>> Start Data section

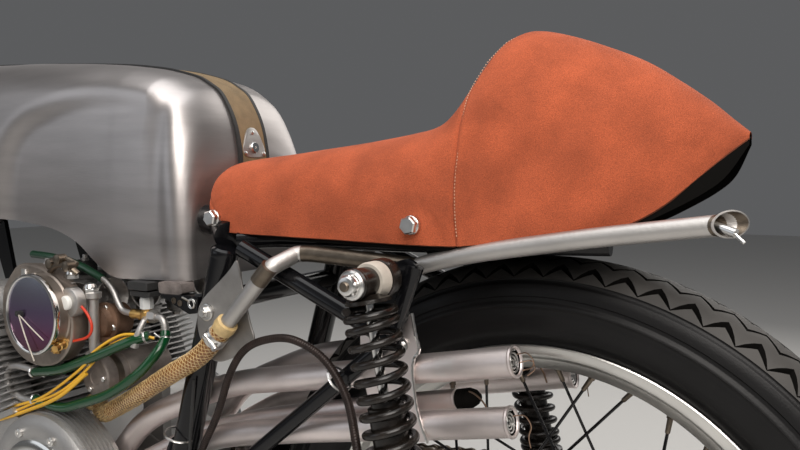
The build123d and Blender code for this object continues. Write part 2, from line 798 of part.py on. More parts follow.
# Centre stand
def centre_stand():
    """A cross tube on the stand's bolt and two splayed legs with round feet."""
    bore_r = stand_bolt_r + running_fit
    pivot_y = plate_y - 1.5
    feet_y = 138.0
    leg_y = 84.0
    foot_z = foot_r - rear_z
    body = cross_bar(stand_x, -pivot_y, pivot_y, stand_z, 14)
    foot_x = stand_x + stand_lead
    pieces = []
    for side in (1, -1):
        leg = bar(at(stand_x, side * leg_y, stand_z), at(foot_x, side * feet_y, foot_z),
                  stand_leg_r)
        pieces.append(leg)
        pieces.append(bar(at(foot_x - 26, side * feet_y, foot_z),
                          at(foot_x + 22, side * feet_y, foot_z), foot_r))
    brace = 0.22
    bx = stand_x + stand_lead * brace
    bz = stand_z + (foot_z - stand_z) * brace
    by = leg_y + (feet_y - leg_y) * brace
    pieces.append(bar(at(bx, -by, bz), at(bx, by, bz), 9))
    body = body.fuse(*pieces)
    return body - cross_rod(stand_x, -160, 160, stand_z, bore_r)


keep("centre_stand", centre_stand())
stand_bolt = cross_rod(stand_x, -plate_y - 14, plate_y + 14, stand_z, stand_bolt_r)
keep("frame_bolts", pivot_bolt, stand_bolt)

# Tachometer on the top yoke, its dial towards the rider
def tachometer():
    """A round case on a short bracket."""
    foot = head_point(top_yoke_z) + steer_dir * 14.3
    dial_dir = Vector(-0.72, 0, 0.69)
    centre = foot + steer_dir * 34
    case = bar(centre - dial_dir * 18, centre + dial_dir * 20, 38, 20)
    return case + bar(foot, centre, 8)


keep("tachometer", tachometer())


# Tank fittings
strap_y = 26.0
strap_t = 2.0
strap_gap = 0.4


def strap():
    """A webbing strap along the middle of the tank, up its back and over the top."""
    rows = [(x, high - 0.01 * (high - low)) for x, low, high, *rest in tank_sections()[:-1]]
    below = [(rows[0][0] - strap_gap, rows[0][1])]
    above = [(rows[0][0] - strap_gap - strap_t, rows[0][1])]
    for x, z in rows[1:]:
        back = max(0.0, 1 - (x - tank_back_x) / 60)
        below.append((x - back * strap_gap, z + strap_gap))
        above.append((x - back * (strap_gap + strap_t), z + strap_gap + strap_t))
    return slab(below + above[::-1], -strap_y, strap_y)


keep("tank_strap", strap())
back_foot, back_top = (Vector(x, 0, high - 0.01 * (high - low))
                       for x, low, high, *rest in tank_sections()[:2])
back_run = (back_foot - back_top).normalized()
back_out = Vector(back_run.Z, 0, -back_run.X)
plate_plane = Plane(origin=at(*back_top) + back_out * (strap_gap + strap_t + 0.5),
                    x_dir=(0, 1, 0), z_dir=back_out)
plate_face = plate_plane * Polygon((-15, 0), (15, 0), (22, 30), (-22, 30), align=None)
keep("strap_plate", extrude(plate_face, 1.6))

tap_x, tap_y = 437.0, 110.0
tap = cross_bar(tap_x, tap_y - 9, tap_y + 9, 244, 9, 8)
tap += bar(at(tap_x, tap_y, 284.7), at(tap_x, tap_y, 262), 11, 6)
tap += bar(at(tap_x, tap_y, 264), at(tap_x, tap_y, 240), 7, 8)
tap += bar(at(tap_x + 14, tap_y, 244), at(tap_x - 24, tap_y, 242), 6.5, 8)
tap += bar(at(414, tap_y, 244), at(411, tap_y, 226), 5, 8)
tap += bar(at(tap_x + 6, tap_y + 4, 240), at(tap_x + 8, tap_y + 33, 236), 3, 6)
tap += bar(at(tap_x + 8, tap_y + 32, 242), at(tap_x + 12, tap_y + 32, 206), 3.5, 6)
keep("fuel_tap", tap)
tank_pad = slab([(376, 273), (412, 272), (412, 286), (376, 287)], 97, 116)
keep("tank_pad", tank_pad - Pos(0, 0, -skin) * parts["fuel_tank"][0])
bracket = slab([(412, 271.7), (372, 272.7), (352, 262), (352, 240), (364, 238)], 102, 120)
for side in (1, -1):
    top, foot = (at(x, side * post_y, z) for x, z in (post_top, post_foot))
    bracket -= bar(top, foot, post_r)
keep("tank_bracket", bracket)

# Heel plates on the seat posts
leaf = [(278, 320), (300, 310), (334, 278), (347, 256), (349, 234), (336, 212), (318, 207),
        (303, 226), (284, 250), (274, 285)]
heel = slab(leaf, post_y + post_r, post_y + post_r + 2.5)
heel += cross_bar(332, post_y + post_r, post_y + post_r + 8, 260, 9, 6)
keep("heel_plates", *both(heel))

# Breather: a metal tube from its hose, along under the seat and out past the tail
breather_r = 8.2
front_run = tube([at(300, 137, 247), at(238, 137, 312.6), at(226, 100, 329), at(100, 93, 318)],
                 breather_r)
tail_end = at(-172, 93, 371)
rear_run = tube([at(99, 93, 318), at(84, 93, 320), at(-49, 93, 345), tail_end], breather_r)
rear_run -= bar(tail_end + Vector(-4, 0, 1), at(-116, 93, 357.5), breather_r - 1.2)
keep("breather_tube", front_run, rear_run)

hose_r = 10.5
breather_hose = tube([at(300.5, 137, 246.5), at(330, 137, 215.3), at(364, 140, 184),
                      at(410, 140, 158), at(470, 126, 134), at(560, 86, 126),
                      at(580, 78, 116)], hose_r)
keep("breather_hose", breather_hose)
stub = bar(at(580.6, 77.8, 115.7), at(622.7, 60.9, 94.6), 8)
keep("crankcase", crankcase + stub)

cable_r = 4.0
keep("brake_cable", tube([at(386, 124, -20), at(372, 124, 40), at(344, 124, 112),
                          at(315, 124, 186), at(289, 124, 220), at(255, 124, 239),
                          at(220, 124, 243), at(178, 123, 224), at(146, 138, 198),
                          at(116, 168, 172), at(101, 177, 132), at(106, 166, 84),
                          at(112, 142, 44), at(112, 118, 24)], cable_r, 6))

keep("fuel_hoses",
     tube([at(411, 110, 224.4), at(411, 112, 206), at(430, 132, 178), at(466, 145, 158),
           at(534, 148, 138), at(600, 146, 132)], 5.5, 6),
     tube([at(424, 118, 222), at(456, 132, 206), at(500, 144, 184), at(556, 146, 171),
           at(600, 144, 164)], 5.5, 6),
     tube([at(600.6, 146, 131.9), at(618, 146, 131), at(630, 145, 148), at(618, 144, 163),
           at(600.8, 144, 164)], 4.0, 6),
     tube([at(452, 110, 244), at(462, 110, 245), at(480, 110, 272),
                        at(536, 112, 298), at(592, 108, 316), at(650, 102, 318)], 4.5, 6))

# Footrests, brake pedal and gear lever
rest_x, rest_z = 386.0, -20.0
peg = cross_bar(rest_x + 14, plate_y + plate_t, plate_y + plate_t + 92, rest_z, 10)
keep("footrests", *both(peg))
lever_y = plate_y + plate_t + 14
foot_lever = tube([at(rest_x + 14, lever_y, rest_z - 34), at(rest_x + 54, lever_y + 24, rest_z - 36),
                   at(rest_x + 84, 182, rest_z - 32), at(rest_x + 154, 184, rest_z - 22)], 5, 6)
foot_lever += cross_bar(rest_x + 20, plate_y + plate_t, lever_y + 8, rest_z - 34, 9)
foot_lever += cross_bar(rest_x + 150, 174, 206, rest_z - 22, 8)
keep("foot_levers", *both(foot_lever))

os.makedirs("parts", exist_ok=True)
for name, solids in parts.items():
    flat = [s for solid in solids for s in solid.solids()]
    export_step(Compound(children=flat) if len(flat) > 1 else flat[0], f"parts/{name}.step")
    box = Compound(flat).bounding_box()
    print(name, len(flat), [round(v) for v in (*box.min, *box.max)])
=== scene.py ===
"""Looks of a cafe racer motorcycle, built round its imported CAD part.

Lengths in the tables are millimetres. Places are measured from the rear wheel's centre:
ahead, to the rider's left and up. Everything is put in the row frame, in metres, by at().
"""

from math import cos, pi, radians, sin, sqrt, tan

import bpy
import numpy as np
from mathutils import Matrix, Vector


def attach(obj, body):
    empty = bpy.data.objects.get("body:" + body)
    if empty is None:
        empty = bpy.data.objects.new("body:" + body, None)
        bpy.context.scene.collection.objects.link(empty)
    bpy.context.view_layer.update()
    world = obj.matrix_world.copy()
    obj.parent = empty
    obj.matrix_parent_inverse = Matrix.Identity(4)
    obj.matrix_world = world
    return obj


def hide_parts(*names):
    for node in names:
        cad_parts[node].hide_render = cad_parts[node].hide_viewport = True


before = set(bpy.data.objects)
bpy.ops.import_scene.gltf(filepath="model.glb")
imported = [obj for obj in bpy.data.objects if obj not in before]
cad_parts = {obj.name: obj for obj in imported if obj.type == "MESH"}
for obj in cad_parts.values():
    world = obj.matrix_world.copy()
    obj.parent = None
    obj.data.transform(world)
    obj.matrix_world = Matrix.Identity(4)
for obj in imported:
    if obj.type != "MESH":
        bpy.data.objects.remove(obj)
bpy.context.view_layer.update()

REAR_X, REAR_Z = -683.0, 336.0
FRONT_X, FRONT_Z = 697.0, 310.0
WHEELBASE = FRONT_X - REAR_X
LEFT, RIGHT, UP = (0, 1, 0), (0, -1, 0), (0, 0, 1)
POST_Y, RAIL_Y, LEG_Y = 108, 110, 88  # from the middle to the seat posts, rear rails and fork legs
CYLINDER_YS = [52.0 * (i - 2.5) for i in range(6)]
BOLT_YS = range(-132, 133, 44)  # the case's ribs and the head's bolts
CRANK_X, CRANK_Z = 630, 15
LEAN = radians(22)  # of the cylinders, forward
RAKE = radians(27)


def at(x, y, z):
    """A place measured from the rear wheel's centre, in metres in the row frame."""
    return Vector((REAR_X + x, y, REAR_Z + z)) / 1000


def whole_turn(count):
    """Even angles round a whole turn."""
    return np.linspace(0, 2 * pi, count, endpoint=False)


def around(centre, radius, angle, across=0.0):
    """A row-frame point on an upright circle about a centre; all in metres."""
    return centre + Vector((radius * cos(angle), across, radius * sin(angle)))


# Shapes: each is a pair of a list of points and a list of faces
def rounded(points, share=0.42, steps=7):
    """A route with its corners rounded."""
    route = [points[0]]
    for before, here, after in zip(points, points[1:], points[2:]):
        start = here.lerp(before, share)
        end = here.lerp(after, share)
        for k in range(steps + 1):
            t = k / steps
            route.append(start.lerp(here, t).lerp(here.lerp(end, t), t))
    route.append(points[-1])
    return route


def resampled(route, step):
    """A route as points an even step apart."""
    lengths = np.array([0.0] + [(b - a).length for a, b in zip(route, route[1:])]).cumsum()
    count = max(2, int(round(lengths[-1] / step)) + 1)
    wanted = np.linspace(0, lengths[-1], count)
    flat = np.array([tuple(p) for p in route])
    return [Vector(p) for p in np.stack([np.interp(wanted, lengths, flat[:, i]) for i in range(3)], axis=1)]


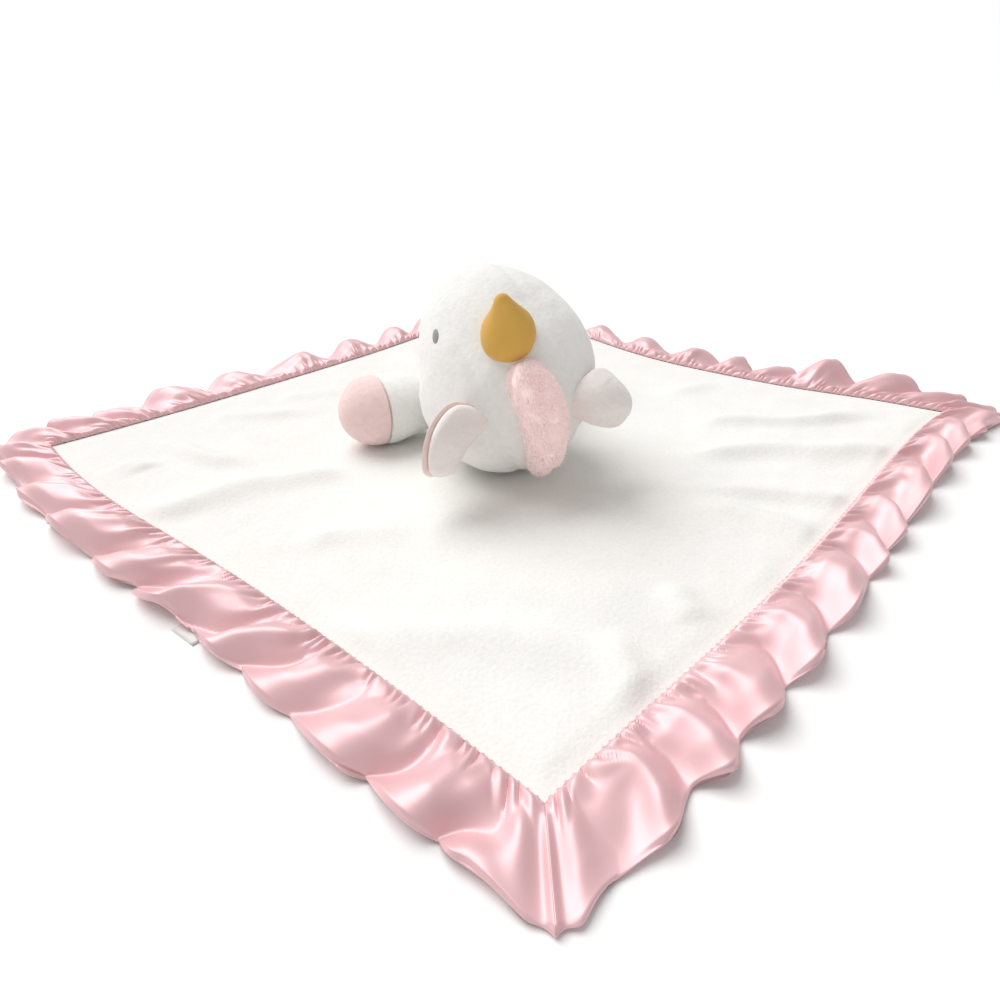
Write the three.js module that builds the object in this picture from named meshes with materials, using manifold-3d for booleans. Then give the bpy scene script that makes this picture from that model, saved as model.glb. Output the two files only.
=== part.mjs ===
// A comfort blanket lovey: a square plush blanket in a gathered satin binding, laid as a diamond, with a small
// stuffed unicorn sewn into its middle. The toy lies on its back, crown to the front corner, face up.
// Millimetres, +Z up, origin at the centre of the blanket's underside, front corner towards -Y.
import * as THREE from 'three';
import { mergeVertices } from 'three/addons/utils/BufferGeometryUtils.js';
import Module from 'manifold-3d';

const wasm = await Module();
wasm.setup();

// Blanket
const blanketSide = 380;
const bindingWidth = 25.4;
const seamAllowance = 8;
const panelWall = 1.6;
const pressedWall = 1;
const satinWall = 0.7;
const fitGap = 0.3;

// How far the laid cloth slips towards the front: soft bumps across the blanket, each [place, reach, slip] as
// shares of the blanket's side. The front half and the back half slip by other amounts.
const frontSlipShares = [
  [-0.526, 0.25, 0.079], [-0.158, 0.184, 0.021], [0.184, 0.158, 0.0184], [0.724, 0.105, 0.026],
];
const backSlipShares = [
  [-0.447, 0.289, 0.0763], [-0.184, 0.158, 0.0368], [0.258, 0.158, 0.1158], [0.4526, 0.1263, 0.0684],
  [0.645, 0.105, 0.0447],
];
const tipShare = 0.1;
const slipBlend = 60;

// Gathers of the binding
const puffCount = 11;
const puffRise = 3.4;
const edgeWave = 3.2;
const edgeLift = 2.6;
const foldShare = 0.14;
const mitreGap = 0.35;

// Folds of the top panel
const foldCount = 14;
const foldRise = 5;
const moundRise = 4.5;
const moundReach = 46;
const moundCentre = [8, -148];
const flatReach = 90;
const flatReachFront = 22;
const foldBlend = 34;
const rimSlope = 10;

// Care label
const labelWall = 0.4;
const labelWidth = 14;
const labelShow = 2;
const labelAlong = 29;

// Stuffed toy
const clothWall = 2;
const jointGap = 0.7;
const neckPivot = [0, -12, 24];
const neckRadius = 13;
const chestRadii = [16, 14, 12];
const chestHeight = 8;
const flangeWall = 1;
const flangeReach = 5;
const shoulderPlace = [20, -6, 20];
const shoulderRadius = 9;

// Head, in its own upright frame: +Y face, +Z crown
const headRadii = [39.5, 41.5, 43];
const headPlace = [0.4, -54.1, 46.2];
const headLean = THREE.MathUtils.degToRad(22);
const headYaw = THREE.MathUtils.degToRad(14);
const muzzleProud = 9.5;
const muzzleDrop = THREE.MathUtils.degToRad(20);
const muzzleTightness = 4;

// Horn and mane
const hornLength = 20.8;
const hornRadius = 11.2;
const hornSeat = THREE.MathUtils.degToRad(47.4);
const hornAim = THREE.MathUtils.degToRad(28.7);
const hornSide = THREE.MathUtils.degToRad(1.6);
const hornSunk = 5;
const hornRoot = 3;
const hornLean = -1.95;
const maneHalfWidth = 11.5;
const maneShift = 7.5;
const maneProud = 15;
const maneStart = THREE.MathUtils.degToRad(63);
const maneEnd = THREE.MathUtils.degToRad(129);
const maneTaperShare = 0.82;

// Ears
const earLength = 33;
const earWall = 5.2;
const liningWall = 1.8;
const liningInset = 2;
const earHalfWidth = 12;
const earCup = 3;
const earSunk = 1.5;

// Arms
const armReach = 52;
const hoofRadius = 17.1;
const hoofSeam = 49;
const armRootRadius = 9.8;
const leftArmTurn = THREE.MathUtils.degToRad(208);
const rightArmTurn = THREE.MathUtils.degToRad(78);

// Levels of the sewn layers, from the surface up
const bindingUnder = labelWall + fitGap;
const backSeamUnder = bindingUnder + satinWall + fitGap;
const topSeamUnder = backSeamUnder + pressedWall + fitGap;
const bindingSeamTop = topSeamUnder + pressedWall + fitGap + satinWall;
const flangeUnder = panelWall + fitGap;
const topPanelUnder = flangeUnder + flangeWall + fitGap;
const visibleHalf = blanketSide / 2 - bindingWidth;
const panelHalf = visibleHalf + seamAllowance;

const QUARTER = Math.PI / 2;
const DIAGONAL = Math.SQRT2;
const UP = new THREE.Vector3(0, 0, 1);

const finish = (color, roughness) => new THREE.MeshStandardMaterial({ color, roughness, metalness: 0 });
const plushWhite = finish(0xf7f6f2, 0.95);
const plushBack = finish(0xf4f2ee, 0.95);
const satinPink = finish(0xf3cdd0, 0.4);
const plushPink = finish(0xf2d9d3, 0.95);
const pilePink = finish(0xe6c3be, 1);
const goldCloth = finish(0xd4a84b, 0.8);
const liningPink = finish(0xecd0c9, 0.9);
const ribbonWhite = finish(0xf2efea, 0.6);
const fibreWhite = finish(0xfafafa, 1);

const smooth = (x, low, high) => {
  const t = Math.min(1, Math.max(0, (x - low) / (high - low)));
  return t * t * (3 - 2 * t);
};
const mix = (a, b, t) => a + (b - a) * t;

// Geometry helpers

// A mesh of points and faces, turned right side out when its signed volume is negative.
function facingOut(points, faces) {
  let volume = 0;
  for (const [a, b, c] of faces) {
    volume += points[a].dot(points[b].clone().cross(points[c]));
  }
  const order = volume < 0 ? faces.map(([a, b, c]) => [a, c, b]) : faces;
  const geometry = new THREE.BufferGeometry();
  geometry.setAttribute('position', new THREE.Float32BufferAttribute(points.flatMap((p) => p.toArray()), 3));
  geometry.setIndex(order.flat());
  return geometry;
}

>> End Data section

Task instructions. Repeat, exactly as they stand above, the lines from the line with "export_step(Compound(children=flat) if len(flat)" to the line with "imported = [obj", both lines included.

Result.
    export_step(Compound(children=flat) if len(flat) > 1 else flat[0], f"parts/{name}.step")
    box = Compound(flat).bounding_box()
    print(name, len(flat), [round(v) for v in (*box.min, *box.max)])
=== scene.py ===
"""Looks of a cafe racer motorcycle, built round its imported CAD part.

Lengths in the tables are millimetres. Places are measured from the rear wheel's centre:
ahead, to the rider's left and up. Everything is put in the row frame, in metres, by at().
"""

from math import cos, pi, radians, sin, sqrt, tan

import bpy
import numpy as np
from mathutils import Matrix, Vector


def attach(obj, body):
    empty = bpy.data.objects.get("body:" + body)
    if empty is None:
        empty = bpy.data.objects.new("body:" + body, None)
        bpy.context.scene.collection.objects.link(empty)
    bpy.context.view_layer.update()
    world = obj.matrix_world.copy()
    obj.parent = empty
    obj.matrix_parent_inverse = Matrix.Identity(4)
    obj.matrix_world = world
    return obj


def hide_parts(*names):
    for node in names:
        cad_parts[node].hide_render = cad_parts[node].hide_viewport = True


before = set(bpy.data.objects)
bpy.ops.import_scene.gltf(filepath="model.glb")
imported = [obj for obj in bpy.data.objects if obj not in before]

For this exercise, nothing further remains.